ORLANDO, Fla. — The board for Florida’s largest school district rescinded a decision made last week that rejected new sex education textbooks for middle and high school students.
The debate over the sex education materials in Miami took place as school districts and boards navigate a new landscape in Florida classrooms over what officials deem appropriate content.
Miami-Dade County has the nation’s fourth-largest public school system, with 334,000 students.
Republican Gov. Ron DeSantis has signed new laws this year that prevent teachers from talking about gender identity and sexual orientation to third graders and younger and limiting how race can be discussed.
Miami-Dade School Board approved the textbooks after Chair Perla Tabares Hantman changed her mind this week, citing the district needs to follow state standards and curriculum requirements.
“It is my duty, my obligation to ensure the proper operation of our school district,” Hantman said. “In spite of my personal beliefs, and I have very strong personal beliefs and principles, I must make sure our district is in compliance.”
The chair added the books are online and content that is not age appropriate is not accessible. She clarified parents are also allowed to opt their children out from lessons on sex education, tasking school officials with making a strong effort to let parents know.
“The rights of the parents will be respected every step of the way,” Hantman said.
“Comprehensive Health Skills,” published by Goodheart-Willcox in Illinois, comes in different versions for middle and high schools, with topics including nutrition, physical activity and sexually transmitted diseases, as required under the district’s units of study for Human Reproduction and Disease Education.
The board first adopted the textbooks in April on a 5-3 vote, but its material was challenged by parents citing the parental rights law signed by DeSantis in March. The new state law, which some critics call the “Don’t say gay” bill, prohibits instruction related to gender identity or sexual orientation in grades K through 3, “or in a manner that is not age appropriate.” Other objections to the text came from anti-vaccine proponents who opposed to references to how vaccinations can prevent viral infections. Others objected to content about contraception and abortion.
In April, the board voted to ask the publisher to remove chapters that cover gender and sexual orientation among other topics. Earlier this month, after coming under public pressure, the board reversed itself and rejected the book. On Thursday, to the surprise of some, the board reversed itself again to accept the text but to maintain a block on access on the more controversial chapters.

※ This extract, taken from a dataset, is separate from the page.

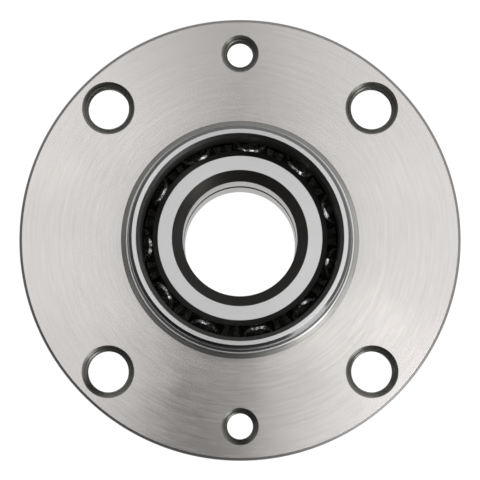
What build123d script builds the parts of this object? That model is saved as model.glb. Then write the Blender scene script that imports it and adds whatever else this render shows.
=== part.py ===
"""Wheel hub bearing: a flanged hub that turns on two rows of balls, around two split inner rings.

The unit is the millimetre. +Z is the bearing axis and points outboard, to the wheel. The origin is on
the axis, at the inboard face of the inner rings, where they stand against the stub axle's shoulder.
"""

import os
from math import cos, radians, sin

from build123d import *

os.makedirs("parts", exist_ok=True)

# ------------------------------------------------------------------ rolling set: two rows, back to back

bore_diameter = 30.0
ball_diameter = 10.319
ball_count = 11
pitch_diameter = 48.0
contact_angle = 40.0  # degrees
race_conformity = 0.52  # race radius as a share of the ball's diameter
race_clearance = 0.04  # gap between ball and race where they meet
outboard_ball_angle = 84.3  # degrees from +X to the first ball
inboard_ball_angle = 90.0

# Where the two rows stand between the end faces of the inner rings
inboard_row_setback = 14.2
row_spacing = 23.6
outboard_row_setback = 16.2

# ------------------------------------------------------------------ inner rings

high_shoulder_height = 3.96  # above the bottom of the race, on the side that takes the thrust
low_shoulder_height = 0.46
outboard_lead_radial = 2.68  # long lead-in at the outboard mouth of the bore
outboard_lead_length = 5.0
inboard_lead = 2.0  # clears the corner radius of the stub axle
outboard_ring_chamfer = 1.4
inboard_ring_chamfer = 0.9
ring_joint_chamfer = 0.5

# Clip that holds the two inner rings together, in a recess of their bores
clip_width = 5.0
clip_thickness = 0.6
clip_inset = 0.4  # how far the clip lies back from the bore's wall
clip_lip_height = 0.7
clip_lip_width = 0.6
clip_clearance = 0.1
clip_end_gap = 0.5
clip_split = 8.0  # degrees left open, so that the clip can spring into its groove

# ------------------------------------------------------------------ hub: flange, spigot and barrel

outer_shoulder_height = 3.46  # land of the bore above the bottom of the outer race
hole_circle_diameter = 98.0
flange_margin = 9.0  # from the hole circle to the flange's edge
flange_thickness = 9.4
flange_edge_chamfer = 0.75
spigot_wall = 3.3  # gives the 58 mm wheel pilot
spigot_height = 16.0
spigot_overhang = 6.4  # how far the spigot stands out past the inner rings
spigot_chamfer_radial = 1.0
spigot_chamfer_length = 1.6
step_width = 1.0  # gives the 60 mm drum pilot
step_height = 1.6
step_corner_radius = 0.7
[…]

Thursday’s vote was the third regarding the textbooks with those members in opposition complaining they were blindsided that the issue was brought again up for vote after they had already agreed on it last week.
“If you support this item, you are not supporting transparency,” said Lubby Navarro, one of the members opposing the textbooks. “The public has a right to have been noticed properly on this matter.”
The school board attorney at the meeting said rescinding last week’s vote was allowed.
Before the vote, Alex Serrano, of the Miami-Dade affiliate of a group called County Citizens Defending Freedom, said the district could set the example for other school systems on developing new curriculum that is appropriate.
His group, he said “strongly believes that from significant parental and community involvement, we can achieve human reproduction and disease education that is age appropriate, scientifically accurate and that complies with all pertinent statutes related to parental rights,” Serrano said.
Community members in attendance were not expecting the change of heart.
Amanda Altman, CEO of Kristi House, a Miami-based nonprofit that helps children suffering from trauma, said she was “pleasantly surprised.” Altman supported the adoption of the textbooks.
“This is why we have school systems, this is evidence-based. Let’s trust in the facts, let’s trust in the system,” Altman told The Associated Press.
Altman said she worried about removing content about gender identity and sexual orientation, although she understood the challenging position the board faces.